### Challenge
Go through the listing below and gather every line with the word "joints".
::::::::
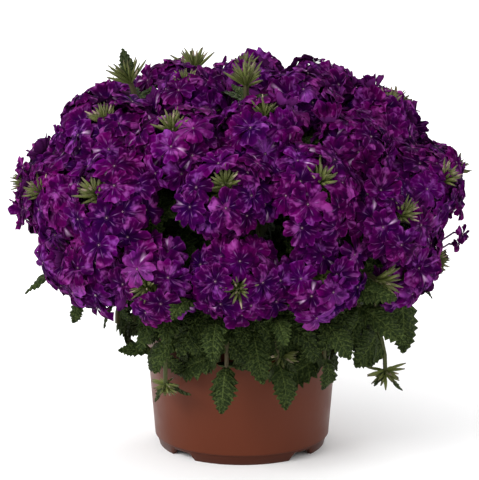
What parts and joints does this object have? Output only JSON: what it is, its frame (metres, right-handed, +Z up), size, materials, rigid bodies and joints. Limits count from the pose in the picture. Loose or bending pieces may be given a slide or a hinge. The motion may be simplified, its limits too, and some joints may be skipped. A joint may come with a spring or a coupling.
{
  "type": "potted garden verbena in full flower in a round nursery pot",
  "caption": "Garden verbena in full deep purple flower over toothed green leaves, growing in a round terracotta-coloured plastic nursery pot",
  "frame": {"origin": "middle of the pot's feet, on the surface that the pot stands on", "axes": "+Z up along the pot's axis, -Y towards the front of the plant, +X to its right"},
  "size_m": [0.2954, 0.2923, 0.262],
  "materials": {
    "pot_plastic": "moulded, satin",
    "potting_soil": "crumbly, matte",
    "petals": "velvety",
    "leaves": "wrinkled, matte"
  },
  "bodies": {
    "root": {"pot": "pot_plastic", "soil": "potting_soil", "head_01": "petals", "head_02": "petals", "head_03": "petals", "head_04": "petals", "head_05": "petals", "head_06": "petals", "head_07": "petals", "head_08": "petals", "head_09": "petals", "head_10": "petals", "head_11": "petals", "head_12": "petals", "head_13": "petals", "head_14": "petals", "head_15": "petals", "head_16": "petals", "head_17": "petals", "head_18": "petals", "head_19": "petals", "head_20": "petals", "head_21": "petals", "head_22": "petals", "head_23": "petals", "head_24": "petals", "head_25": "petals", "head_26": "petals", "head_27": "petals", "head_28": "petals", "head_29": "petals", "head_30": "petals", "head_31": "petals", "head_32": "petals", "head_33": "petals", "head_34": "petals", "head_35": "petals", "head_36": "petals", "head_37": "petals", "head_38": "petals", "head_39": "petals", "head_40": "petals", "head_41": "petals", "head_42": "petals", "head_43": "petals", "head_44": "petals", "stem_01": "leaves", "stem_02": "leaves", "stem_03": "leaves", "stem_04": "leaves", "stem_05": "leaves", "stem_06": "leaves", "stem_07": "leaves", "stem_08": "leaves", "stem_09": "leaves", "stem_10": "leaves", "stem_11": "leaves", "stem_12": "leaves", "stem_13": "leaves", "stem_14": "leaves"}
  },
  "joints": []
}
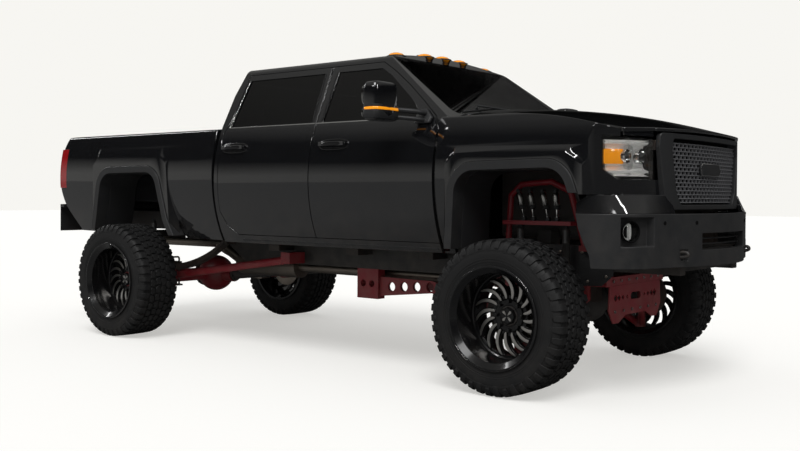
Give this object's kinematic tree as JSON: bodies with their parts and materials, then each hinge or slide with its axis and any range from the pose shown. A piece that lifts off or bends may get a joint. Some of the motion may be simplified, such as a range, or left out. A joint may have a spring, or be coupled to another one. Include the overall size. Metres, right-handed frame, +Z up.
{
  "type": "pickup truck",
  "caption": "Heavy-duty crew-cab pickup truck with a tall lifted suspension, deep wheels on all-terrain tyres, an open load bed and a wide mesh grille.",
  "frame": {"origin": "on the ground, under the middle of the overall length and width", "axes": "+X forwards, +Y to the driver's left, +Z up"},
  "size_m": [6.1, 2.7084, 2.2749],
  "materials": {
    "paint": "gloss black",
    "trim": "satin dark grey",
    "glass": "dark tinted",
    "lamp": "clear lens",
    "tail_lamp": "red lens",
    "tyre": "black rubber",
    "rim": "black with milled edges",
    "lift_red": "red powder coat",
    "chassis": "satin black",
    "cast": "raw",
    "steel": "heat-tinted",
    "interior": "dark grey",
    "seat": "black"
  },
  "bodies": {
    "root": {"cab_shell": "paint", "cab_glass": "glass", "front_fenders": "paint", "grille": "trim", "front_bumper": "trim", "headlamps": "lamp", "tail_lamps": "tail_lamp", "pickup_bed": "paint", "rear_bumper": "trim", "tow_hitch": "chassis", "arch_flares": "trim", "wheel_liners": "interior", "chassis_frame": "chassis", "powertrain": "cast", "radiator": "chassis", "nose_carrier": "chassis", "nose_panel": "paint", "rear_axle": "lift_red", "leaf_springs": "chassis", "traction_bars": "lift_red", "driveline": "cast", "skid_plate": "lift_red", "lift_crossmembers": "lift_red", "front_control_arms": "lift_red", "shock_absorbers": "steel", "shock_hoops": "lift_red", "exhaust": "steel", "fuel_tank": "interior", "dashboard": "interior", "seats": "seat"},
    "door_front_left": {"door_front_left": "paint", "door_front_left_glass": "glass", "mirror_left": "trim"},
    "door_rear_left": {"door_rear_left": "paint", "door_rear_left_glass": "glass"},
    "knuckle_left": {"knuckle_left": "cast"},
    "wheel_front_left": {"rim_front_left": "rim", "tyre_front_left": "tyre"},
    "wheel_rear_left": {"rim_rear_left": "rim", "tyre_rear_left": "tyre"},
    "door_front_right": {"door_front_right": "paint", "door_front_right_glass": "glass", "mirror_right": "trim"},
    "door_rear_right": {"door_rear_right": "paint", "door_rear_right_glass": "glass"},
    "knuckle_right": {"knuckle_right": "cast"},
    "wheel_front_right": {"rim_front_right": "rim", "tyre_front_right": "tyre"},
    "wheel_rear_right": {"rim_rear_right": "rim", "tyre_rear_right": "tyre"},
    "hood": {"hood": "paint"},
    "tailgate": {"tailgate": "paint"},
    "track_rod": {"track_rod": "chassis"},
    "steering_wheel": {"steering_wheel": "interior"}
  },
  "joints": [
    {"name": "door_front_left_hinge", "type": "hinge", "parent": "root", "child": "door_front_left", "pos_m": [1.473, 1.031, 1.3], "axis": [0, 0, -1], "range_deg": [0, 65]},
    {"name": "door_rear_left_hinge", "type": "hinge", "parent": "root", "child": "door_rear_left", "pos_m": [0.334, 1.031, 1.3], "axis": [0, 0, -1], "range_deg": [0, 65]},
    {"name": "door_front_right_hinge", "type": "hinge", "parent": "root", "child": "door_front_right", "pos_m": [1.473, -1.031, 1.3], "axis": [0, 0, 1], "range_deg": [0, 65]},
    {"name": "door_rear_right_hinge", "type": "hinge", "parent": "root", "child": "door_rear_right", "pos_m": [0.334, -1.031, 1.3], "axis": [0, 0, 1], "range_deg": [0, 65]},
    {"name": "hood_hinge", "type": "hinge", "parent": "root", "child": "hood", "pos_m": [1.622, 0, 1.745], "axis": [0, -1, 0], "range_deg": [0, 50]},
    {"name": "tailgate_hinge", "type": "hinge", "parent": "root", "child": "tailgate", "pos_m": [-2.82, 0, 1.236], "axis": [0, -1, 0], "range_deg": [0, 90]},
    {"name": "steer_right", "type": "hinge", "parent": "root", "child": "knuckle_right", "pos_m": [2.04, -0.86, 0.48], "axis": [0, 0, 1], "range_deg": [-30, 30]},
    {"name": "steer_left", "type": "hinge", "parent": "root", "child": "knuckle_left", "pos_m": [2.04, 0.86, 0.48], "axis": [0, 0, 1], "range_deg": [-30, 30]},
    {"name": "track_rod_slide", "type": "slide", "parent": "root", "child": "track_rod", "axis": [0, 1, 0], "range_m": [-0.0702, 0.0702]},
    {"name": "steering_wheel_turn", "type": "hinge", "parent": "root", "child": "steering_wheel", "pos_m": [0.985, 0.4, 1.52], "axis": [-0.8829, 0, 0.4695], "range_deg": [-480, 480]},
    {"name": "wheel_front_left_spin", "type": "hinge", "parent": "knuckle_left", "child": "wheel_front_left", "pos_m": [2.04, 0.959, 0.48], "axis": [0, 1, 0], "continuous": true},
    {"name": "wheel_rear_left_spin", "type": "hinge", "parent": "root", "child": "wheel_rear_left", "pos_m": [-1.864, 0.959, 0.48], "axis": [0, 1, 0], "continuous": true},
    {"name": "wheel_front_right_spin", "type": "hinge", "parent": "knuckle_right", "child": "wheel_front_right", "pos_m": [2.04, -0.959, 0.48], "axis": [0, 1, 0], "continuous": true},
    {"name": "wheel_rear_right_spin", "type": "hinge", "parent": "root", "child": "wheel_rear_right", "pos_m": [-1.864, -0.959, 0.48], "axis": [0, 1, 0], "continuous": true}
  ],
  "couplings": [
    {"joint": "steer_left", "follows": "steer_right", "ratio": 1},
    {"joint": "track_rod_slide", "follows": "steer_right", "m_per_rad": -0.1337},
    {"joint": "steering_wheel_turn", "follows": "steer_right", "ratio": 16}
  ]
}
::::::::
### Result
What parts and joints does this object have? Output only JSON: what it is, its frame (metres, right-handed, +Z up), size, materials, rigid bodies and joints. Limits count from the pose in the picture. Loose or bending pieces may be given a slide or a hinge. The motion may be simplified, its limits too, and some joints may be skipped. A joint may come with a spring or a coupling.
  "joints": []
  "joints": [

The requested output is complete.